> _Do this_: Exactly the lines from the line with "The three.js and" to the line with "in imported if" should be extracted, both included, with no other lines.

> _Records supplied_:
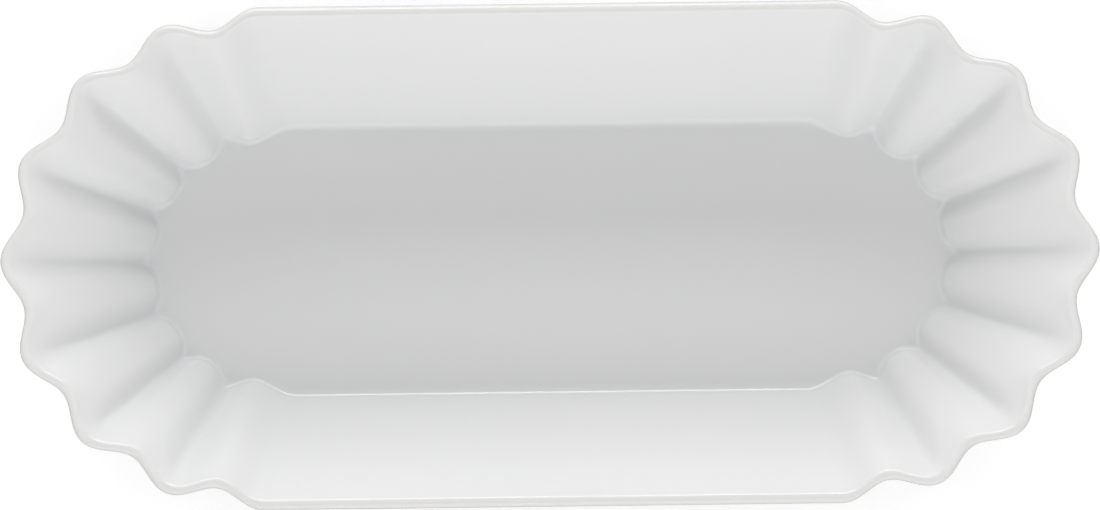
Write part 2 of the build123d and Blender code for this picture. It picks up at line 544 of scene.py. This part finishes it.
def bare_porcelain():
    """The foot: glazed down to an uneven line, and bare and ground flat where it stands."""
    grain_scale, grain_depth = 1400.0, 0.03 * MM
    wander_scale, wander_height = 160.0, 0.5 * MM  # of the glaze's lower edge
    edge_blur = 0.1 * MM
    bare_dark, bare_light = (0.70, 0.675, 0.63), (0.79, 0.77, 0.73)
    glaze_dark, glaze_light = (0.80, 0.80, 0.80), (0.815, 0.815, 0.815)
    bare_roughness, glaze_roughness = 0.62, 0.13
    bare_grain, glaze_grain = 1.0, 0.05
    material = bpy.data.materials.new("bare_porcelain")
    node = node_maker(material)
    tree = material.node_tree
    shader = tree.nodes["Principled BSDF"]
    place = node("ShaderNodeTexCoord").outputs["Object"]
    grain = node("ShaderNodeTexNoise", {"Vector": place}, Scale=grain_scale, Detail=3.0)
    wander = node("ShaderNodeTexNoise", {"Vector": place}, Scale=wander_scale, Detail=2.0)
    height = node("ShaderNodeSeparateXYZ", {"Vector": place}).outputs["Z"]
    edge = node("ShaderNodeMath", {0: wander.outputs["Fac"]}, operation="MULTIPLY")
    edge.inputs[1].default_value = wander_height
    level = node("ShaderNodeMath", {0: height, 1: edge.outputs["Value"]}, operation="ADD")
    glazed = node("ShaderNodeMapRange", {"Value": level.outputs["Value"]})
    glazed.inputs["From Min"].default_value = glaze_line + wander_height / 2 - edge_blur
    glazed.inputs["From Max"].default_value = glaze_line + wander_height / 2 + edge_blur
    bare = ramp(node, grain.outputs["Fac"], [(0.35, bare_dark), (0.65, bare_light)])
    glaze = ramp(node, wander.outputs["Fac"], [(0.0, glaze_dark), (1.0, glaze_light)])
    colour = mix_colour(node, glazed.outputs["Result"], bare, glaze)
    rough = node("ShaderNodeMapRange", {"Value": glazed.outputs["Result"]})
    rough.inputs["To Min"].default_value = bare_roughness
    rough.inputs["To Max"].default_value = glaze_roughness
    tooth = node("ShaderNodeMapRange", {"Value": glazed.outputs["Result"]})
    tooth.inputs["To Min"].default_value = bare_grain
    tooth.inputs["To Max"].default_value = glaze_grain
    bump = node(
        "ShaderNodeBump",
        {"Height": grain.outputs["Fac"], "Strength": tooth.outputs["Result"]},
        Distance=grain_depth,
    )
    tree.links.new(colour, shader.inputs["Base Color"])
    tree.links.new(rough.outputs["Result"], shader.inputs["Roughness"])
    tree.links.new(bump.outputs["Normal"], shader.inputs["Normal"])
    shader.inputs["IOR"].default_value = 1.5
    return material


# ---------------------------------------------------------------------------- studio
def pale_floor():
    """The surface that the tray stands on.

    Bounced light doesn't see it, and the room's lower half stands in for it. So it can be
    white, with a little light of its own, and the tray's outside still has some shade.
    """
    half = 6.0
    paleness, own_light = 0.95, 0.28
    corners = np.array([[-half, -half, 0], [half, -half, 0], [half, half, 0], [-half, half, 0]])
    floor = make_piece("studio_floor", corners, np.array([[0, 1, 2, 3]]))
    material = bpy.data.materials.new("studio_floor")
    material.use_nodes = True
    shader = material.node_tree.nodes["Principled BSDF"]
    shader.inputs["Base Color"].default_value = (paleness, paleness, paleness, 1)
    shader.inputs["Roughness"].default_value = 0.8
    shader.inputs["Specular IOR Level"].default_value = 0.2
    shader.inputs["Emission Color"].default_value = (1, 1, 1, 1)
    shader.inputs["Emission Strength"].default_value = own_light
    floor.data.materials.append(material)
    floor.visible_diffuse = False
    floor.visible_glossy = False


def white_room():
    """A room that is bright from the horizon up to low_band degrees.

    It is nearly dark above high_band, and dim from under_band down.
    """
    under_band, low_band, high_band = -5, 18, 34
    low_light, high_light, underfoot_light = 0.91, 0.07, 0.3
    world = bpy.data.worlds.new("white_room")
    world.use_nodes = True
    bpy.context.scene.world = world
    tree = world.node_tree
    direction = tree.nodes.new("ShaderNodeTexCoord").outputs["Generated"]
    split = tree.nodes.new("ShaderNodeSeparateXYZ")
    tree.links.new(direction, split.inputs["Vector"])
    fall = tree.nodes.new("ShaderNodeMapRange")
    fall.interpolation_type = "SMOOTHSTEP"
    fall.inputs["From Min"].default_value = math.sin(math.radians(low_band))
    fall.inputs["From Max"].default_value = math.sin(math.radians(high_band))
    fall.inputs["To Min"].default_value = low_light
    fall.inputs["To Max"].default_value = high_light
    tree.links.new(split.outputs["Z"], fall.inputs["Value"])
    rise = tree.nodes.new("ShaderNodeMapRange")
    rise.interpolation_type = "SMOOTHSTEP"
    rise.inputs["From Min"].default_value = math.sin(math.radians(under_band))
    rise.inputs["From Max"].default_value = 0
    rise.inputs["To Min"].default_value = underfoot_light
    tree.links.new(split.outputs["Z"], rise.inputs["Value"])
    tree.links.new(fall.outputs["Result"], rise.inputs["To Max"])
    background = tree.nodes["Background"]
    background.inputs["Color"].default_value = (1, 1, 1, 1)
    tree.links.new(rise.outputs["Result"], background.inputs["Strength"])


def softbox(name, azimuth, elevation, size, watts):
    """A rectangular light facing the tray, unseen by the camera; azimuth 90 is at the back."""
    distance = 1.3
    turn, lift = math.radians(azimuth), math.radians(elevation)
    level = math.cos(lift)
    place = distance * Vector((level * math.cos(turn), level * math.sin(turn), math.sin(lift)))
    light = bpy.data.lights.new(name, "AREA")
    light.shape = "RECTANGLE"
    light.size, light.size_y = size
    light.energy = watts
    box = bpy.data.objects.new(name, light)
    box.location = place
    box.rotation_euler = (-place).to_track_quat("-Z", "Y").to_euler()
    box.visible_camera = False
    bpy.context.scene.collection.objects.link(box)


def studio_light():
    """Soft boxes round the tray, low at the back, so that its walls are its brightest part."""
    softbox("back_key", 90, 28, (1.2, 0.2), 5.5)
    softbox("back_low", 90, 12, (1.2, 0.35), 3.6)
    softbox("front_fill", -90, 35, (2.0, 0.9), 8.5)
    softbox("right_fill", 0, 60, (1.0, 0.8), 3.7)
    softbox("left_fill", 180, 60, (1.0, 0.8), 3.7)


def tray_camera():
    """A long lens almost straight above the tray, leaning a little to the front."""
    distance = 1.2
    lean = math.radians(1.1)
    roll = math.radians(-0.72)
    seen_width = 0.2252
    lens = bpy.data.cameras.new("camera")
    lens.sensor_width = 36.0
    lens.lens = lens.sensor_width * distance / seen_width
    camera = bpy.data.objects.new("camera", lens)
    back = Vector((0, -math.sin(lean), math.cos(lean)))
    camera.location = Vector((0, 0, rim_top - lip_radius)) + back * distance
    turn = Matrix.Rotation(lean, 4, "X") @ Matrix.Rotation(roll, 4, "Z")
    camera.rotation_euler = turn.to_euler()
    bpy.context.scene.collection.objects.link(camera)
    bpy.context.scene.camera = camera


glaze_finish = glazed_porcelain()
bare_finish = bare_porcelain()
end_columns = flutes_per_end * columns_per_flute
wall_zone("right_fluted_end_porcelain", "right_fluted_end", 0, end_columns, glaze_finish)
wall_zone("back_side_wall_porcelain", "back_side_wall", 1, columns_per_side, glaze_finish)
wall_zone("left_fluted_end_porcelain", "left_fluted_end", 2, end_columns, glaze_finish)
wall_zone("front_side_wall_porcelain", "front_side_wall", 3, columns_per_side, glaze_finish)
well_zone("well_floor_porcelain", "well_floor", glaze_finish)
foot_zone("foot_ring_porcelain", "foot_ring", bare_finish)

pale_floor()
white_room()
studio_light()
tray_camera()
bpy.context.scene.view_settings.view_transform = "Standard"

* * *

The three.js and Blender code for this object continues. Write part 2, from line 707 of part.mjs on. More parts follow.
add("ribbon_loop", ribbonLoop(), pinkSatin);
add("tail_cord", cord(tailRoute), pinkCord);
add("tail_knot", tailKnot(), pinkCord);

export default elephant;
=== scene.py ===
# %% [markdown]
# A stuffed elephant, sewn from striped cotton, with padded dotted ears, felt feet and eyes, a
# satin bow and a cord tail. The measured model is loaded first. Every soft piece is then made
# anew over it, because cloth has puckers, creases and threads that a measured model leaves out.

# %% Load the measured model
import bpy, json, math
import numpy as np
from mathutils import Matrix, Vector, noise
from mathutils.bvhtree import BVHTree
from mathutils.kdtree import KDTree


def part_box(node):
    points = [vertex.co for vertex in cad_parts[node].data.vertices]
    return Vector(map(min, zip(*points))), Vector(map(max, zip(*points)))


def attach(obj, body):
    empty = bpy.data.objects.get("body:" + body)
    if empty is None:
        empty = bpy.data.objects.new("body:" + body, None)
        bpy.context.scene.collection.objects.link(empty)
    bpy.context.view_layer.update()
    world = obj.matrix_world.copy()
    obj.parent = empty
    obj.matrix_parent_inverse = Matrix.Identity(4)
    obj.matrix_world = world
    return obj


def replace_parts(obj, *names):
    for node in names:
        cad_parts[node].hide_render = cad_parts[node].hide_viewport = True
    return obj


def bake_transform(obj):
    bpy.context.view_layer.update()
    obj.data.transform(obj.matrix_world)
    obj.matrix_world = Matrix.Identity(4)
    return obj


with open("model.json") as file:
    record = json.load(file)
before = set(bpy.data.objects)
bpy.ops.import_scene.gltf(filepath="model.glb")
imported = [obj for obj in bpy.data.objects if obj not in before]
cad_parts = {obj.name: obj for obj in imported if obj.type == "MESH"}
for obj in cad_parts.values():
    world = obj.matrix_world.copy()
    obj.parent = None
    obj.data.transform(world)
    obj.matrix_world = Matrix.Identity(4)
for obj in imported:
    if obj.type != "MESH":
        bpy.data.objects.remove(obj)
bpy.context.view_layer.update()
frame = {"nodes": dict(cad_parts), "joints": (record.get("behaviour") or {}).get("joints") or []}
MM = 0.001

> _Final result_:
The three.js and Blender code for this object continues. Write part 2, from line 707 of part.mjs on. More parts follow.
add("ribbon_loop", ribbonLoop(), pinkSatin);
add("tail_cord", cord(tailRoute), pinkCord);
add("tail_knot", tailKnot(), pinkCord);

export default elephant;
=== scene.py ===
# %% [markdown]
# A stuffed elephant, sewn from striped cotton, with padded dotted ears, felt feet and eyes, a
# satin bow and a cord tail. The measured model is loaded first. Every soft piece is then made
# anew over it, because cloth has puckers, creases and threads that a measured model leaves out.

# %% Load the measured model
import bpy, json, math
import numpy as np
from mathutils import Matrix, Vector, noise
from mathutils.bvhtree import BVHTree
from mathutils.kdtree import KDTree


def part_box(node):
    points = [vertex.co for vertex in cad_parts[node].data.vertices]
    return Vector(map(min, zip(*points))), Vector(map(max, zip(*points)))


def attach(obj, body):
    empty = bpy.data.objects.get("body:" + body)
    if empty is None:
        empty = bpy.data.objects.new("body:" + body, None)
        bpy.context.scene.collection.objects.link(empty)
    bpy.context.view_layer.update()
    world = obj.matrix_world.copy()
    obj.parent = empty
    obj.matrix_parent_inverse = Matrix.Identity(4)
    obj.matrix_world = world
    return obj


def replace_parts(obj, *names):
    for node in names:
        cad_parts[node].hide_render = cad_parts[node].hide_viewport = True
    return obj


def bake_transform(obj):
    bpy.context.view_layer.update()
    obj.data.transform(obj.matrix_world)
    obj.matrix_world = Matrix.Identity(4)
    return obj


with open("model.json") as file:
    record = json.load(file)
before = set(bpy.data.objects)
bpy.ops.import_scene.gltf(filepath="model.glb")
imported = [obj for obj in bpy.data.objects if obj not in before]
cad_parts = {obj.name: obj for obj in imported if obj.type == "MESH"}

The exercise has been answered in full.